_COLLECTED DATA:_

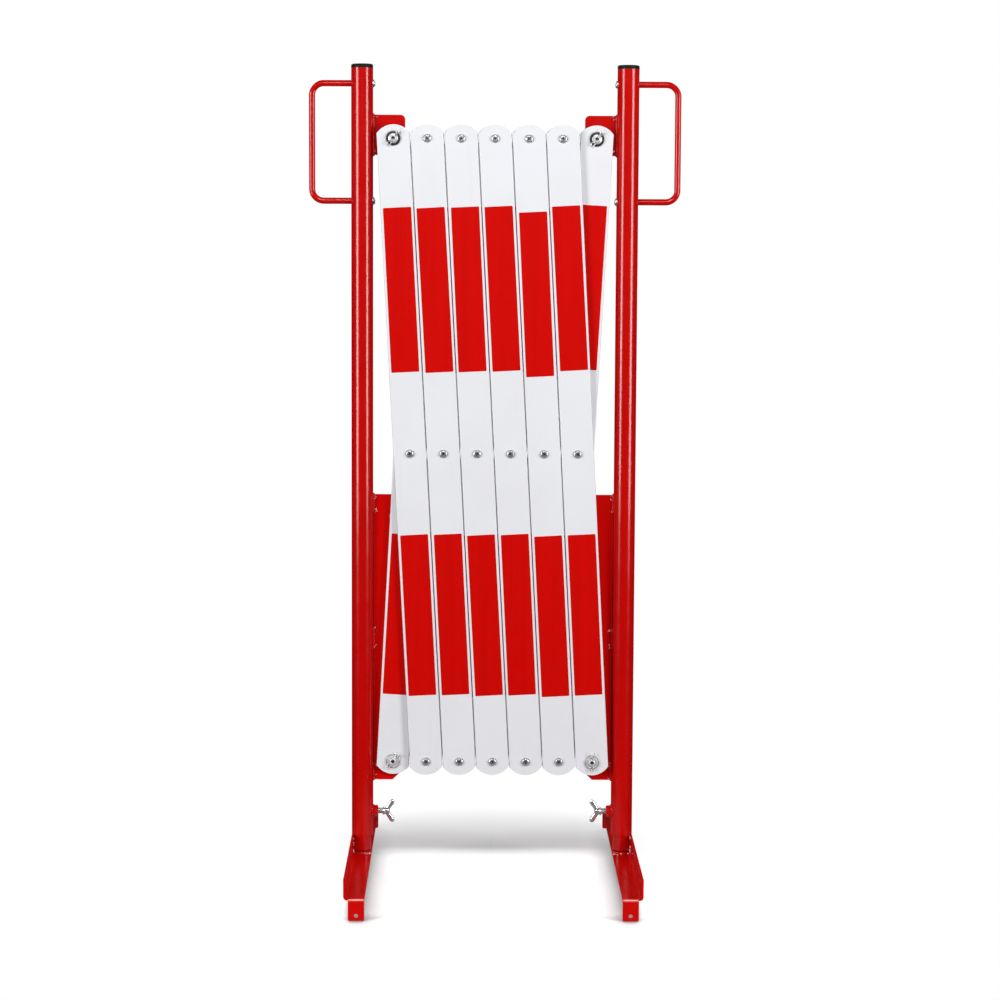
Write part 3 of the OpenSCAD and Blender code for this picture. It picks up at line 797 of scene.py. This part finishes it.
def pale_floor():
    """Seen as bright as the white room far from the object, but returning less light to it."""
    s = Shader("pale_floor")
    seen = s.add("ShaderNodeLightPath").outputs["Is Camera Ray"]
    along = s.add("ShaderNodeSeparateXYZ")
    s.link(s.space, along.inputs[0])
    across = s.math("ABSOLUTE", along.outputs["X"], 0)

    # the shade under the feet and just inside them
    closed = s.add("ShaderNodeAmbientOcclusion", samples=12)
    closed.inputs["Distance"].default_value = 0.038
    near = s.remap(closed.outputs["AO"], 0.55, 0.97, 1.0, 0.0)
    beside = s.math("MULTIPLY", near, s.remap(across, 0.176, 0.186, 1.0, 0.0))

    s.colour(s.mix(seen, FLOOR_BOUNCE, s.mix(beside, (0.88, 0.88, 0.89), (0.26, 0.26, 0.265))))
    s.surface.inputs["Specular IOR Level"].default_value = 0.1
    s.roughness(s.remap(s.noise(30.0, 4.0), 0.3, 0.7, 0.6, 0.75))
    s.bump(s.noise(400.0, 3.0), 0.00005)

    # a glow that only the camera sees, almost none of it behind the lattice and none in that shade
    s.surface.inputs["Emission Color"].default_value = (1.0, 1.0, 1.0, 1.0)
    between = s.remap(across, 0.165, 0.195, 1.0, 0.0)
    behind = s.remap(along.outputs["Y"], 0.085, 0.138)
    glow_here = s.remap(s.math("MULTIPLY", between, behind), 0.0, 1.0, FRONT_GLOW, FLOOR_GLOW)
    lit = s.math("MULTIPLY", glow_here, s.math("SUBTRACT", 1.0, beside))
    s.link(s.math("MULTIPLY", seen, lit), s.surface.inputs["Emission Strength"])

    # further out the floor turns plain white
    distance = s.add("ShaderNodeVectorMath", operation="LENGTH")
    s.link(s.stretch((1.0, 1.0, 1.0), shift=(0, 0.08, 0)), distance.inputs[0])
    glow = s.add("ShaderNodeEmission")
    s.link(seen, glow.inputs["Strength"])
    blend = s.add("ShaderNodeMixShader")
    s.link(s.remap(distance.outputs["Value"], 0.21, 0.46), blend.inputs["Fac"])
    s.link(s.surface.outputs["BSDF"], blend.inputs[1])
    s.link(glow.outputs["Emission"], blend.inputs[2])
    s.link(blend.outputs["Shader"], s.tree.nodes["Material Output"].inputs["Surface"])
    s.material.cycles.emission_sampling = "NONE"
    return s.material


def floor_sheet(name, low, high, z, material):
    """One flat sheet of floor between two places along X."""
    mesh = bmesh.new()
    corners = ((low, -FLOOR_REACH), (high, -FLOOR_REACH), (high, FLOOR_REACH), (low, FLOOR_REACH))
    mesh.faces.new([mesh.verts.new((x, y, z)) for x, y in corners])
    data = bpy.data.meshes.new(name)
    mesh.to_mesh(data)
    mesh.free()
    data.materials.append(material)
    sheet = bpy.data.objects.new(name, data)
    bpy.context.scene.collection.objects.link(sheet)
    return sheet


def studio_floor():
    """Two halves of floor, each moving with its own foot, over a white one that shows where they part."""
    pale = pale_floor()
    left = floor_sheet("floor_left", -FLOOR_REACH, 0.0005, -0.0005, pale)       # laps over the right one
    right = floor_sheet("floor_right", 0.0, FLOOR_REACH, -0.0006, pale)
    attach(left, "left_foot_stem")
    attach(right, "right_foot_stem")
    floor_sheet("floor_below", -FLOOR_REACH, FLOOR_REACH, -0.062, white_floor())


def studio_world():
    """Dim room light, with white behind the object where the camera looks past it."""
    world = bpy.data.worlds.new("studio")
    bpy.context.scene.world = world
    world.use_nodes = True
    tree = world.node_tree
    room = tree.nodes["Background"]
    room.inputs["Color"].default_value = (0.95, 0.97, 1.0, 1.0)
    room.inputs["Strength"].default_value = ROOM_LIGHT
    white = tree.nodes.new("ShaderNodeBackground")
    white.inputs["Color"].default_value = (1.0, 1.0, 1.0, 1.0)
    choose = tree.nodes.new("ShaderNodeMixShader")
    rays = tree.nodes.new("ShaderNodeLightPath")
    tree.links.new(rays.outputs["Is Camera Ray"], choose.inputs["Fac"])
    tree.links.new(room.outputs["Background"], choose.inputs[1])
    tree.links.new(white.outputs["Background"], choose.inputs[2])
    tree.links.new(choose.outputs["Shader"], tree.nodes["World Output"].inputs["Surface"])


def softbox(name, azimuth, distance, centre_z, width, height, power):
    """Tall soft light facing the object, azimuth in degrees from the front towards +X.

    The one on the right moves out with the right post."""
    light = bpy.data.lights.new(name, "AREA")
    light.shape = "RECTANGLE"
    light.size, light.size_y = width, height
    light.energy = power
    light.color = (1.0, 0.995, 0.985)
    lamp = bpy.data.objects.new(name, light)
    bpy.context.scene.collection.objects.link(lamp)
    a = math.radians(azimuth)
    lamp.location = (distance * math.sin(a), -distance * math.cos(a), centre_z)
    lamp.rotation_euler = (math.radians(90), 0, a)
    if azimuth > 0:
        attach(lamp, "right_post")


def high_lamp(name, place, size, power, follow=False):
    """Square lamp aimed at the object's middle. One that follows moves out with the right post."""
    light = bpy.data.lights.new(name, "AREA")
    light.size = size
    light.energy = power
    lamp = bpy.data.objects.new(name, light)
    bpy.context.scene.collection.objects.link(lamp)
    lamp.location = place
    aim = Vector((0, 0, 0.5)) - Vector(place)
    lamp.rotation_euler = aim.to_track_quat("-Z", "Y").to_euler()
    if follow:
        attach(lamp, "right_post")


def camera():
    """Straight on and slightly from above, a long lens 3.4 m away."""
    data = bpy.data.cameras.new("camera")
    data.sensor_width = 36.0
    data.lens = 94.84
    made = bpy.data.objects.new("camera", data)
    bpy.context.scene.collection.objects.link(made)
    bpy.context.scene.camera = made
    made.location = (-0.031, -3.400, 0.849)
    pitch, yaw, roll = math.radians(6.00), math.radians(0.665), math.radians(0.28)
    aim = Matrix.Rotation(-yaw, 4, "Z") @ Matrix.Rotation(math.pi / 2 - pitch, 4, "X")
    made.rotation_euler = (aim @ Matrix.Rotation(roll, 4, "Z")).to_euler()


bpy.context.scene.view_settings.view_transform = "Standard"
studio_floor()
studio_world()
for side, azimuth in (("left", -54), ("right", 54)):
    softbox(f"softbox_{side}", azimuth, distance=2.3, centre_z=0.87,
            width=0.75, height=1.26, power=34.5)
for name, x, y, z, size, power in (("lamp_front", 0.0, -2.3, 2.05, 0.6, 14),
                                   ("lamp_back", 1.7, 1.9, 2.4, 1.1, 12),
                                   ("low_back", 1.3, 2.4, 1.9, 1.2, 9)):
    high_lamp(f"{name}_left", (-x, y, z), size, power)
    high_lamp(f"{name}_right", (x, y, z), size, power, follow=True)
camera()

_WHAT TO WORK ON:_ Each line of the material must be restated exactly.

_OUTPUT FOR THIS EXERCISE:_
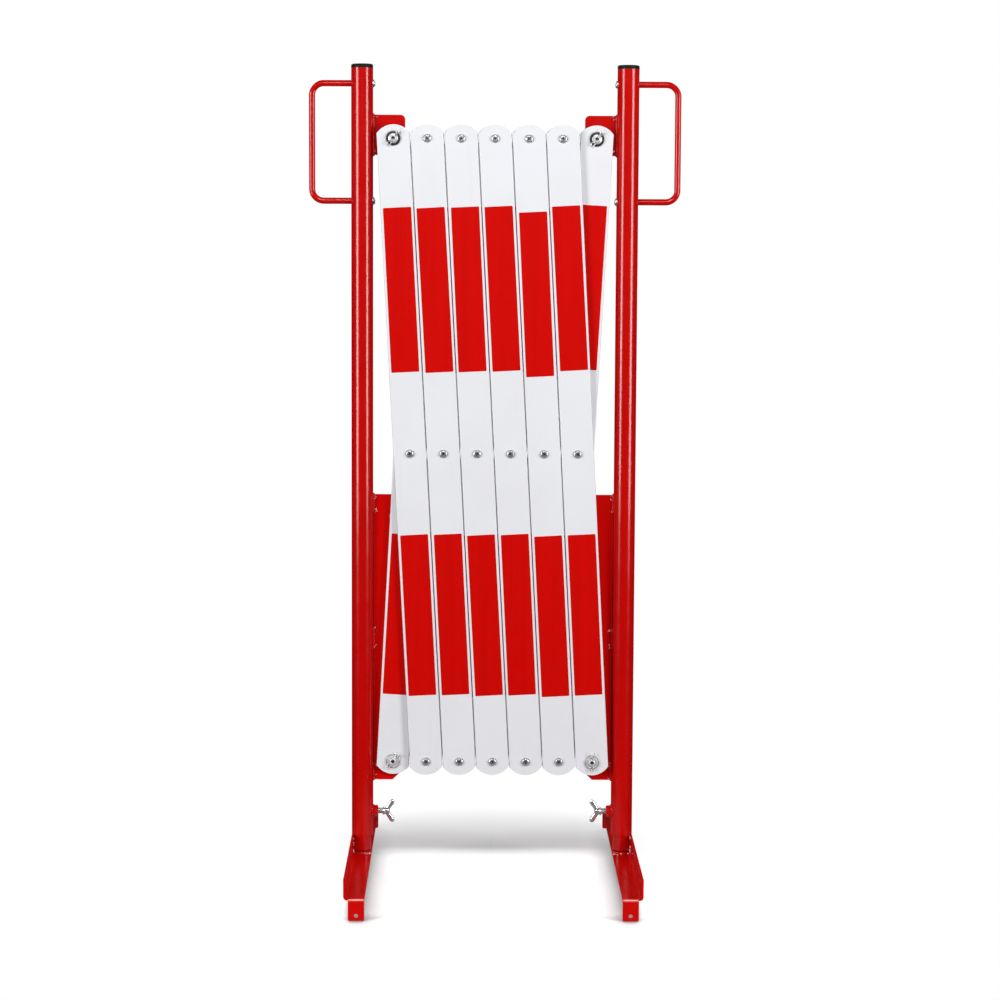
Write part 3 of the OpenSCAD and Blender code for this picture. It picks up at line 797 of scene.py. This part finishes it.
def pale_floor():
    """Seen as bright as the white room far from the object, but returning less light to it."""
    s = Shader("pale_floor")
    seen = s.add("ShaderNodeLightPath").outputs["Is Camera Ray"]
    along = s.add("ShaderNodeSeparateXYZ")
    s.link(s.space, along.inputs[0])
    across = s.math("ABSOLUTE", along.outputs["X"], 0)

    # the shade under the feet and just inside them
    closed = s.add("ShaderNodeAmbientOcclusion", samples=12)
    closed.inputs["Distance"].default_value = 0.038
    near = s.remap(closed.outputs["AO"], 0.55, 0.97, 1.0, 0.0)
    beside = s.math("MULTIPLY", near, s.remap(across, 0.176, 0.186, 1.0, 0.0))

    s.colour(s.mix(seen, FLOOR_BOUNCE, s.mix(beside, (0.88, 0.88, 0.89), (0.26, 0.26, 0.265))))
    s.surface.inputs["Specular IOR Level"].default_value = 0.1
    s.roughness(s.remap(s.noise(30.0, 4.0), 0.3, 0.7, 0.6, 0.75))
    s.bump(s.noise(400.0, 3.0), 0.00005)

    # a glow that only the camera sees, almost none of it behind the lattice and none in that shade
    s.surface.inputs["Emission Color"].default_value = (1.0, 1.0, 1.0, 1.0)
    between = s.remap(across, 0.165, 0.195, 1.0, 0.0)
    behind = s.remap(along.outputs["Y"], 0.085, 0.138)
    glow_here = s.remap(s.math("MULTIPLY", between, behind), 0.0, 1.0, FRONT_GLOW, FLOOR_GLOW)
    lit = s.math("MULTIPLY", glow_here, s.math("SUBTRACT", 1.0, beside))
    s.link(s.math("MULTIPLY", seen, lit), s.surface.inputs["Emission Strength"])

    # further out the floor turns plain white
    distance = s.add("ShaderNodeVectorMath", operation="LENGTH")
    s.link(s.stretch((1.0, 1.0, 1.0), shift=(0, 0.08, 0)), distance.inputs[0])
    glow = s.add("ShaderNodeEmission")
    s.link(seen, glow.inputs["Strength"])
    blend = s.add("ShaderNodeMixShader")
    s.link(s.remap(distance.outputs["Value"], 0.21, 0.46), blend.inputs["Fac"])
    s.link(s.surface.outputs["BSDF"], blend.inputs[1])
    s.link(glow.outputs["Emission"], blend.inputs[2])
    s.link(blend.outputs["Shader"], s.tree.nodes["Material Output"].inputs["Surface"])
    s.material.cycles.emission_sampling = "NONE"
    return s.material


def floor_sheet(name, low, high, z, material):
    """One flat sheet of floor between two places along X."""
    mesh = bmesh.new()
    corners = ((low, -FLOOR_REACH), (high, -FLOOR_REACH), (high, FLOOR_REACH), (low, FLOOR_REACH))
    mesh.faces.new([mesh.verts.new((x, y, z)) for x, y in corners])
    data = bpy.data.meshes.new(name)
    mesh.to_mesh(data)
    mesh.free()
    data.materials.append(material)
    sheet = bpy.data.objects.new(name, data)
    bpy.context.scene.collection.objects.link(sheet)
    return sheet


def studio_floor():
    """Two halves of floor, each moving with its own foot, over a white one that shows where they part."""
    pale = pale_floor()
    left = floor_sheet("floor_left", -FLOOR_REACH, 0.0005, -0.0005, pale)       # laps over the right one
    right = floor_sheet("floor_right", 0.0, FLOOR_REACH, -0.0006, pale)
    attach(left, "left_foot_stem")
    attach(right, "right_foot_stem")
    floor_sheet("floor_below", -FLOOR_REACH, FLOOR_REACH, -0.062, white_floor())


def studio_world():
    """Dim room light, with white behind the object where the camera looks past it."""
    world = bpy.data.worlds.new("studio")
    bpy.context.scene.world = world
    world.use_nodes = True
    tree = world.node_tree
    room = tree.nodes["Background"]
    room.inputs["Color"].default_value = (0.95, 0.97, 1.0, 1.0)
    room.inputs["Strength"].default_value = ROOM_LIGHT
    white = tree.nodes.new("ShaderNodeBackground")
    white.inputs["Color"].default_value = (1.0, 1.0, 1.0, 1.0)
    choose = tree.nodes.new("ShaderNodeMixShader")
    rays = tree.nodes.new("ShaderNodeLightPath")
    tree.links.new(rays.outputs["Is Camera Ray"], choose.inputs["Fac"])
    tree.links.new(room.outputs["Background"], choose.inputs[1])
    tree.links.new(white.outputs["Background"], choose.inputs[2])
    tree.links.new(choose.outputs["Shader"], tree.nodes["World Output"].inputs["Surface"])


def softbox(name, azimuth, distance, centre_z, width, height, power):
    """Tall soft light facing the object, azimuth in degrees from the front towards +X.

    The one on the right moves out with the right post."""
    light = bpy.data.lights.new(name, "AREA")
    light.shape = "RECTANGLE"
    light.size, light.size_y = width, height
    light.energy = power
    light.color = (1.0, 0.995, 0.985)
    lamp = bpy.data.objects.new(name, light)
    bpy.context.scene.collection.objects.link(lamp)
    a = math.radians(azimuth)
    lamp.location = (distance * math.sin(a), -distance * math.cos(a), centre_z)
    lamp.rotation_euler = (math.radians(90), 0, a)
    if azimuth > 0:
        attach(lamp, "right_post")


def high_lamp(name, place, size, power, follow=False):
    """Square lamp aimed at the object's middle. One that follows moves out with the right post."""
    light = bpy.data.lights.new(name, "AREA")
    light.size = size
    light.energy = power
    lamp = bpy.data.objects.new(name, light)
    bpy.context.scene.collection.objects.link(lamp)
    lamp.location = place
    aim = Vector((0, 0, 0.5)) - Vector(place)
    lamp.rotation_euler = aim.to_track_quat("-Z", "Y").to_euler()
    if follow:
        attach(lamp, "right_post")


def camera():
    """Straight on and slightly from above, a long lens 3.4 m away."""
    data = bpy.data.cameras.new("camera")
    data.sensor_width = 36.0
    data.lens = 94.84
    made = bpy.data.objects.new("camera", data)
    bpy.context.scene.collection.objects.link(made)
    bpy.context.scene.camera = made
    made.location = (-0.031, -3.400, 0.849)
    pitch, yaw, roll = math.radians(6.00), math.radians(0.665), math.radians(0.28)
    aim = Matrix.Rotation(-yaw, 4, "Z") @ Matrix.Rotation(math.pi / 2 - pitch, 4, "X")
    made.rotation_euler = (aim @ Matrix.Rotation(roll, 4, "Z")).to_euler()


bpy.context.scene.view_settings.view_transform = "Standard"
studio_floor()
studio_world()
for side, azimuth in (("left", -54), ("right", 54)):
    softbox(f"softbox_{side}", azimuth, distance=2.3, centre_z=0.87,
            width=0.75, height=1.26, power=34.5)
for name, x, y, z, size, power in (("lamp_front", 0.0, -2.3, 2.05, 0.6, 14),
                                   ("lamp_back", 1.7, 1.9, 2.4, 1.1, 12),
                                   ("low_back", 1.3, 2.4, 1.9, 1.2, 9)):
    high_lamp(f"{name}_left", (-x, y, z), size, power)
    high_lamp(f"{name}_right", (x, y, z), size, power, follow=True)
camera()